Language

Functions and Closures

Functions are first-class values — they can be stored, passed, and returned. Eta is a Lisp-1: functions and other values share a single namespace.

Defining functions

(define square (lambda (x) (* x x)))   ; lambda form
(defun  square (x) (* x x))            ; defun shorthand
(define (square x) (* x x))            ; sugar form

All three forms produce equivalent closures.

Parameter lists

Form	Meaning
`(a b c)`	Fixed arity 3
`(a . rest)`	One required arg, rest collected as a list
`args`	Variadic; all args collected as `args`

(defun greet (name . titles)
  (println (string-append
             "Hello, "
             (if (null? titles) "" (car titles))
             " " name)))

(greet "Ada")              ; Hello,  Ada
(greet "Ada" "Dr.")        ; Hello, Dr.

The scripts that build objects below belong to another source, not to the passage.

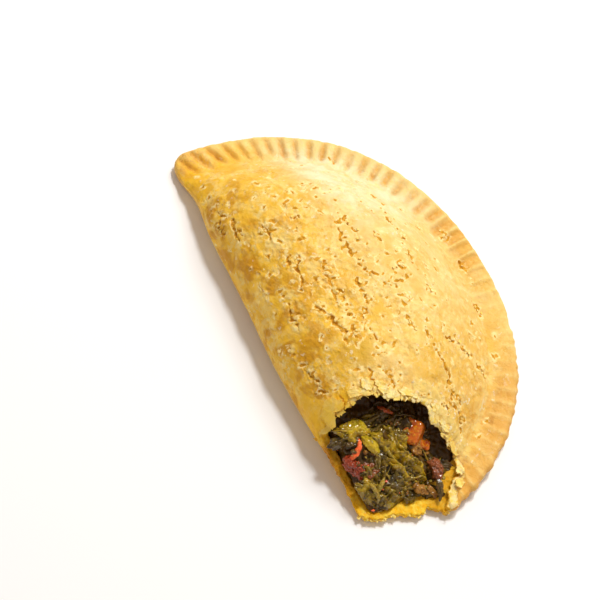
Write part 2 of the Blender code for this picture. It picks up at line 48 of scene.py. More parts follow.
# The same form, crimps and bite as the solid.
form = {
    "foldLength": 150, "depth": 80, "height": 27,
    "outlinePowerX": 2.13, "outlinePowerY": 2.48, "tipSharpness": 14,
    "foldBelly": 1.6, "foldBellyAt": 14, "foldBellyWidth": 26,
    "foldWaist": 2.0, "foldWaistAt": -57, "foldWaistWidth": 11,
    "flange": 10.5, "flangeThick": 4.6, "rimLift": 0.9, "domeStart": 9.45, "domeRise": 33,
    "endDrop": 0.13, "foldRound": 27, "flatRound": 3, "underRound": 8, "underFlatRound": 2.5,
    "foldMiddle": 6.5, "tipFlatness": 28, "foldMargin": 6, "wall": 2.6, "floor": 2.4,
    "leastHollow": 0.3, "seamDepth": 0.8, "seamMargin": 4, "uneven": 0.5, "unevenSize": 15,
    "heart": 33,
}
crimps = {
    "count": 47, "depth": 1.35, "ridge": 0.95, "groove": 1.15, "bulge": 0.55, "length": 10,
    "wander": 0.9, "wanderSize": 16,
}
crimpDraws = np.random.default_rng(8).random((crimps["count"] + 1, 2))
noiseSeed = Vector((7.3, 2.9, 5.1))


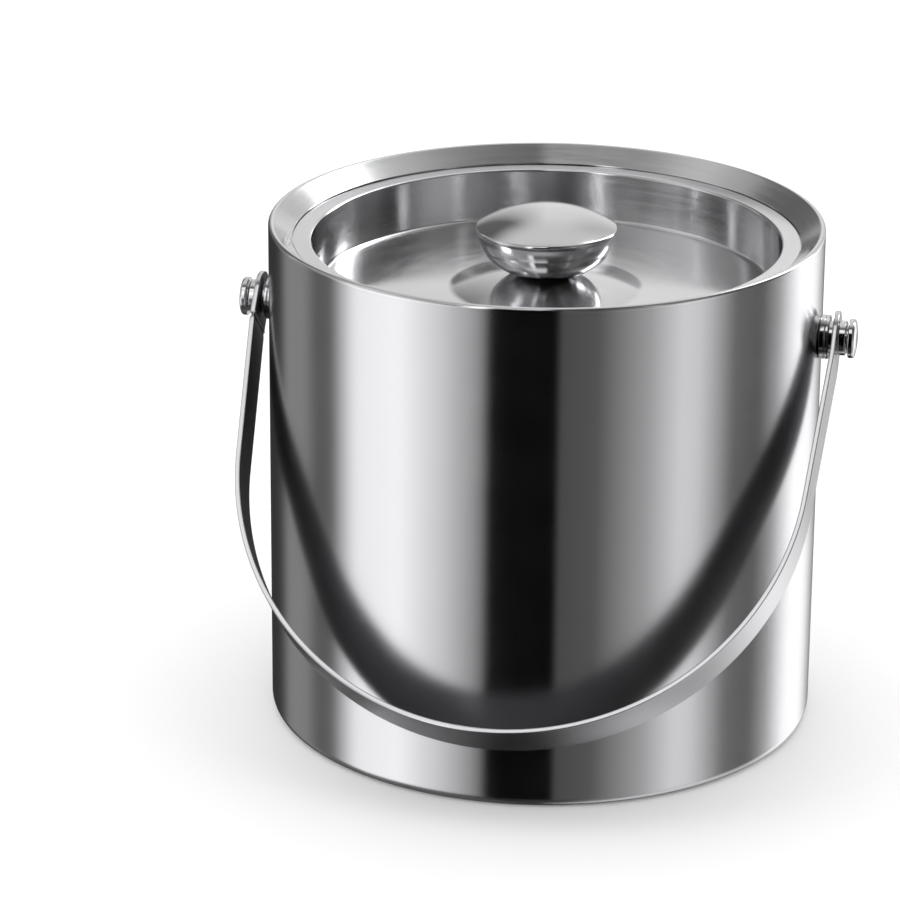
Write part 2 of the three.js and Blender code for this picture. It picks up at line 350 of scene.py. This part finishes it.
def build_handling():
    """Faint, large patches where hands and cloths have dulled a polish a little."""
    tree, given, result = shader_group(
        "Handling marks",
        [("Position", "NodeSocketVector", None), ("Patches per metre", "NodeSocketFloat", 60.0)],
        [("Dulling", "NodeSocketFloat")],
    )
    noise = tree.nodes.new("ShaderNodeTexNoise")
    noise.inputs["Detail"].default_value = 4.0
    tree.links.new(given.outputs["Position"], noise.inputs["Vector"])
    tree.links.new(given.outputs["Patches per metre"], noise.inputs["Scale"])
    tree.links.new(noise.outputs[0], result.inputs["Dulling"])
    return tree


TURNING = build_turning_tree()
TURNED_BRUSHING = build_turned_brushing()
STRAP_BRUSHING = build_strap_brushing()
HANDLING = build_handling()


HANDLING_ROUGH = 0.06  # how far handling marks change the roughness and the shade
HANDLING_SHADE = 0.05
STREAK_WEIGHT, LINE_WEIGHT = 0.6, 0.4
ACROSS_THE_LINES = 0.25  # a quarter turn, so that highlights are drawn out across the brushing


def steel(name, tint, roughness, stretch=0.0, brushing=None, lines=(), depth=0.0, spread=0.0):
    """A steel finish. stretch is how far the brushing draws out its highlights."""
    material = bpy.data.materials.new(name)
    material.use_nodes = True
    tree = material.node_tree
    link = tree.links.new
    shader = tree.nodes["Principled BSDF"]
    shader.inputs["Metallic"].default_value = 1.0
    shader.inputs["Anisotropic"].default_value = stretch
    where = tree.nodes.new("ShaderNodeTexCoord")
    handling = tree.nodes.new("ShaderNodeGroup")
    handling.node_tree = HANDLING
    link(where.outputs["Object"], handling.inputs["Position"])
    dulling = handling.outputs["Dulling"]
    rough = math_node(tree, "MULTIPLY_ADD", dulling, HANDLING_ROUGH, roughness - HANDLING_ROUGH / 2)
    shade = math_node(tree, "MULTIPLY_ADD", dulling, HANDLING_SHADE, 1 - HANDLING_SHADE / 2)
    if brushing:
        fine = tree.nodes.new("ShaderNodeGroup")
        fine.node_tree = brushing
        if brushing == STRAP_BRUSHING:
            link(where.outputs["UV"], fine.inputs["Map"])
        else:
            link(where.outputs["Object"], fine.inputs["Position"])
        for label, value in lines:
            fine.inputs[label].default_value = value
        thin = math_node(tree, "MULTIPLY", fine.outputs["Lines"], LINE_WEIGHT)
        both = math_node(tree, "MULTIPLY_ADD", fine.outputs["Streaks"], STREAK_WEIGHT, thin)
        uneven = math_node(tree, "SUBTRACT", both, 0.5)
        rough = math_node(tree, "MULTIPLY_ADD", uneven, spread, rough)
        shade = math_node(tree, "MULTIPLY_ADD", uneven, spread * 1.2, shade)
        bump = tree.nodes.new("ShaderNodeBump")
        bump.inputs["Strength"].default_value = 1.0
        bump.inputs["Distance"].default_value = depth
        link(both, bump.inputs["Height"])
        link(bump.outputs["Normal"], shader.inputs["Normal"])
        tangent = tree.nodes.new("ShaderNodeTangent")
        if brushing == STRAP_BRUSHING:
            tangent.direction_type = "UV_MAP"
            tangent.uv_map = "strap"
        else:
            tangent.direction_type = "RADIAL"
            tangent.axis = "Z"
        link(tangent.outputs[0], shader.inputs["Tangent"])
        shader.inputs["Anisotropic Rotation"].default_value = ACROSS_THE_LINES
    link(rough, shader.inputs["Roughness"])
    colour = tree.nodes.new("ShaderNodeCombineColor")
    for i, part in enumerate(tint):
        link(math_node(tree, "MULTIPLY", shade, part), colour.inputs[i])
    link(colour.outputs[0], shader.inputs["Base Color"])
    return material


WALL_STEEL = steel("brushed wall steel", (0.66, 0.66, 0.675), 0.17, stretch=1.0, brushing=TURNED_BRUSHING,
                   lines=[("Lines per metre", 2400.0)], depth=0.0000006, spread=0.03)
INNER_STEEL = steel("satin inner steel", (0.70, 0.70, 0.71), 0.155, stretch=1.0, brushing=TURNED_BRUSHING,
                    lines=[("Lines per metre", 1300.0)], depth=0.0000022, spread=0.16)
STRAP_STEEL = steel("brushed strap steel", (0.64, 0.64, 0.655), 0.17, stretch=0.8, brushing=STRAP_BRUSHING,
                    depth=0.000001, spread=0.08)
# The strap's inner face, towards the wall: the same steel, rougher, with painted shade as its very dark
# colour.
STRAP_INSIDE_PAINTED_SHADE = steel("dull inner strap steel with painted shade", (0.13, 0.13, 0.135), 0.34, stretch=0.8,
                     brushing=STRAP_BRUSHING, depth=0.000001, spread=0.08)
POLISHED_STEEL = steel("polished steel", (0.66, 0.66, 0.67), 0.09)
FASTENER_STEEL = steel("plain fastener steel", (0.56, 0.56, 0.57), 0.36)

# ---------------------------------------------------------------- bucket


def make_shell():
    line = rounded([(FOOT_INNER, 0), (WALL_RADIUS, 0, FOOT_ROUNDING), (WALL_RADIUS, LIP_SEAM - 0.02)])
    turned("drum_wall", sheet_outline(line), WALL_STEEL, "bucket", ["outer_shell"], WIDE_FACETS)


def make_liner():
    middle = Vector((WALL_RADIUS - LIP_ROUNDING, RIM_Z - LIP_ROUNDING))
    away = middle - Vector((SEAT_OUTER, FUNNEL_Z))
    slope = atan2(away.y, away.x) + asin(LIP_ROUNDING / away.length)
    lip = arc(middle.x, middle.y, LIP_ROUNDING, 0, slope + pi / 2, 16)
    hem = [Vector((WALL_RADIUS, LIP_SEAM)), Vector((WALL_RADIUS, middle.y - HOLD))]
    line = hem + lip + rounded([
        tuple(lip[-1] - Vector((cos(slope), sin(slope))) * HOLD),
        (SEAT_OUTER, FUNNEL_Z, FUNNEL_ROUNDING),
        (SEAT_OUTER, SEAT_Z),
        (SEAT_INNER, SEAT_Z, SEAT_ROUNDING),
        (SEAT_INNER, CUP_FLOOR_Z, CUP_ROUNDING),
        (0, CUP_FLOOR_Z),
    ])
    turned("lined_cup", sheet_outline(line), INNER_STEEL, "bucket", ["inner_liner"], WIDE_FACETS)


def make_base():
    rim = SHEET + FIT
    line = rounded([
        (0, 0),
        (BASE_FLAT, 0, BASE_ROUNDING),
        (BASE_STEP, rim, BASE_ROUNDING),
        (BASE_RADIUS, rim),
    ])
    turned("base_cover", sheet_outline(line), INNER_STEEL, "bucket", ["base_plate"])


# ---------------------------------------------------------------- lid and knob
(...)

Ada

`apply`

Calls a function with a list of arguments — the inverse of dotted-rest collection:

(apply + '(1 2 3 4))                    ; => 10
(apply max 0 '(3 1 4 1 5 9 2 6))        ; => 9

The last argument to apply must be a (possibly empty) list; preceding arguments are passed positionally.

Closures and upvalues

A lambda captures every free variable from its lexical environment by reference. The capture is the binding, so set! from inside the closure is visible outside:

(defun make-adder (n)
  (lambda (x) (+ n x)))

(define add5 (make-adder 5))
(add5 7)                                ; => 12

Note

Closures are heap-allocated objects with an explicit upvalue array; the layout is described in Bytecode VM. For common cases (single small upvalue, no captures) the compiler emits a compact representation.

Higher-order patterns

std.collections (re-exported by std.prelude) provides the standard combinators:

(import std.prelude)
(map*    (lambda (x) (* x x)) '(1 2 3))     ; => (1 4 9)
(filter  even? (range 1 11))                ; => (2 4 6 8 10)
(foldl   + 0 '(1 2 3 4 5))                  ; => 15
(reduce  + '(1 2 3 4 5))                    ; => 15

Combinators on functions themselves:

(define inc-then-double
  (compose (lambda (x) (* 2 x))
           (lambda (x) (+ x 1))))
(inc-then-double 5)                          ; => 12

(filter (negate even?) (range 1 11))         ; => (1 3 5 7 9)
((flip cons) '(1 2 3) 0)                     ; => (0 1 2 3)
((constantly 42) 'whatever)                  ; => 42

Currying

Eta does not auto-curry; emulate it manually:

(defun add (a) (lambda (b) (+ a b)))
(map* (add 10) '(1 2 3))                    ; => (11 12 13)

Performance notes

Each lambda may allocate a closure object. Inside hot loops, prefer letrec for the loop function so the recursion does not re-allocate per iteration.
The peephole optimiser folds (apply f args) to a direct call when args is a literal list of known length.
See Optimisations for the full pass list.